Chapter 9, Problem 39P

To determine

The primary shear stress.

The secondary shear stress.

The maximum shear stress.

Answer to Problem 39P

The value of primary shear stress is $4755.33\text{lbf}/{\text{in}}^2$

The value of secondary shear stress is $2572.68\text{lbf}/{\text{in}}^2$.

The value of maximum shear stress is $2770.88\text{lbf}/{\text{in}}^2$.

The figure of merit of weld is $86.067\text{in}$.

The effectiveness of weld is $121.7\text{in}$.

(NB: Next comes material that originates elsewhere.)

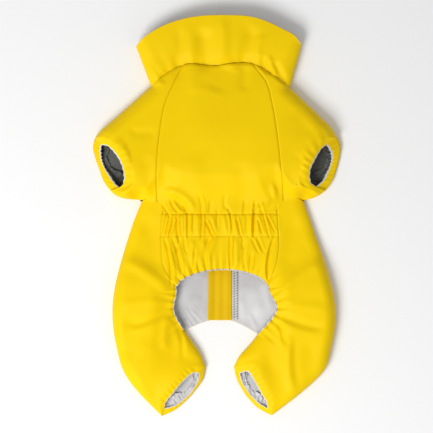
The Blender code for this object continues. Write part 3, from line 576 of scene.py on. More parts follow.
def level(table, column, y):
    """A height column against y, with its corners rounded off."""
    rows = np.array(table[::-1], float)
    shifts = (-9.0, -3.0, 3.0, 9.0)
    return sum(np.interp(y + shift, rows[:, 0], rows[:, column]) for shift in shifts) / len(shifts)


def between(start, end, keys):
    """Points along the straight line from one point to another, or between two rows of points."""
    return start * (1 - keys[:, None]) + end * keys[:, None]


def run_of(line):
    """How far along a line each of its points lies."""
    return np.concatenate([[0.0], np.cumsum(np.linalg.norm(np.diff(line, axis=0), axis=1))])


def nearest(x, y, line):
    """Plan distance to a polyline, and how far along it the nearest point lies."""
    start, along = line[:-1], line[1:] - line[:-1]
    length = np.linalg.norm(along, axis=1)
    before = np.concatenate([[0.0], np.cumsum(length)[:-1]])
    best = np.full(x.shape, np.inf)
    place = np.zeros(x.shape)
    for (sx, sy), (ax, ay), size, run in zip(start, along, length, before):
        t = np.clip(((x - sx) * ax + (y - sy) * ay) / size**2, 0.0, 1.0)
        d = np.hypot(x - sx - ax * t, y - sy - ay * t)
        closer = d < best
        best = np.where(closer, d, best)
        place = np.where(closer, run + t * size, place)
    return best, place


def to_nearest(x, y, lines):
    """Plan distance to whichever line is nearest."""
    return np.min([nearest(x, y, line)[0] for line in lines], axis=0)


def rise(d, width):
    """Quarter ellipse from 0 at a fold to 1 at its width."""
    return np.sqrt(1.0 - (1.0 - np.clip(d / width, 0.0, 1.0)) ** 2)


def creases(table, x, y):
    """Sum of the rows of a fold table: soft ridges and troughs that fade out at their ends."""
    total = np.zeros_like(x)
    for x0, y0, x1, y1, bow, width, height, lean in table:
        ax, ay = x1 - x0, y1 - y0
        length = math.hypot(ax, ay)
        along = ((x - x0) * ax + (y - y0) * ay) / length**2
        clipped = np.clip(along, 0.0, 1.0)
        across = ((x - x0) * ay - (y - y0) * ax) / length - 4.0 * bow * clipped * (1.0 - clipped)
        taper = ease(along / 0.34 + 0.35) * ease((1.0 - along) / 0.34 + 0.35)
        t = across / width
        total += height * taper * (1.0 - abs(lean) + 1.9 * lean * t) * np.exp(-t * t)
    return total


def ripple(place, pitch, seed):
    """Uneven puckers along a gathered edge, from -1 to 1."""
    wander = 0.9 * np.sin(place / (pitch * 3.1) + seed) + 0.6 * np.sin(place / (pitch * 1.7) + 2.3 * seed)
    size = 0.72 + 0.28 * np.sin(place / (pitch * 2.3) + 1.7 * seed)
    return size * np.sin(2.0 * math.pi * place / pitch + wander)


def seam_lines():
    """Plan lines of the seams that dip: the raglan seams, then the sides of the belly."""
    keys = np.linspace(0.0, 1.0, 41)
    upper = [curve(RAGLAN, 1, keys), curve(RAGLAN, 3, keys)]
    lower = [curve(LEG_LEFT, 1, keys * BELLY_V), curve(LEG_RIGHT, 1, keys * BELLY_V)]
    return upper, lower


def fold_lines():
    """Plan lines of the folds: one list for the upper garment, one for the legs."""
    upper, lower = [], []
    for side, sleeve, leg in ((0, SLEEVE_LEFT, LEG_LEFT), (-1, SLEEVE_RIGHT, LEG_RIGHT)):
        corner = np.array(COLLAR_TOP[side][1:3], float)[None]
        folded = np.linspace(SLEEVE_FOLD_U, 1.0, 33)
        upper.append(np.concatenate([corner, curve(sleeve, 1, folded)]))
        upper.append(curve(sleeve, 3, folded))
        lower.append(curve(leg, 3, np.linspace(0.0, 1.0, 49)))
        lower.append(curve(leg, 1, np.linspace(CROTCH_V, 1.0, 17)))
    return upper, lower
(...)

The primary shear stress for interrupted weld is $4754.65\text{lbf}/{\text{in}}^2$.

The secondary shear stress for interrupted weld is $11886.72\text{lbf}/{\text{in}}^2$.

The maximum shear stress for interrupted weld is $12802.37\text{lbf}/{\text{in}}^2$.

The figure of merit of interrupted weld is $64.542\text{in}$.

The effectiveness of interrupted weld is $91.26\text{in}$.

Explanation of Solution

Write the expression for throat area.

$A=1.414hb$ . (I)

Write the expression for length of weld.

$l=\left(b+d\right)$ (II)

Write the expression for primary shear stress.

$\sigma =\frac{V}{A}$ . (III)

Write the expression for unit second moment of area.

$I_u=\frac{b{d}^2}{2}$ (IV)

Write the expression for second moment of area.

$I=0.707h{I}_u$ (V)

Write the expression for moment.

$M=F\times l$ (VI)

Write the expression for secondary shear.

$\tau =\frac{M{r}_y}{I}$ . (VII)

Write the expression for maximum shear stress.

${\tau }_{\text{max}}=\sqrt{{\left(\sigma \right)}^2+{\left(\tau \right)}^2}$ (VIII)

Write the expression for leg size of weld.

${\tau }_{\max }={\tau }_{\text{all}}$                                                             (IX)

Write the expression for figure of marit.

$fom=\frac{I_u}{hl}$                                                               (X)

Write the expression for effectiveness of weld.

$eff=\frac{I}{\left(\frac{h^2}{2}\right)l}$ . (XI)

Write the expression for throat area for interrupted weld.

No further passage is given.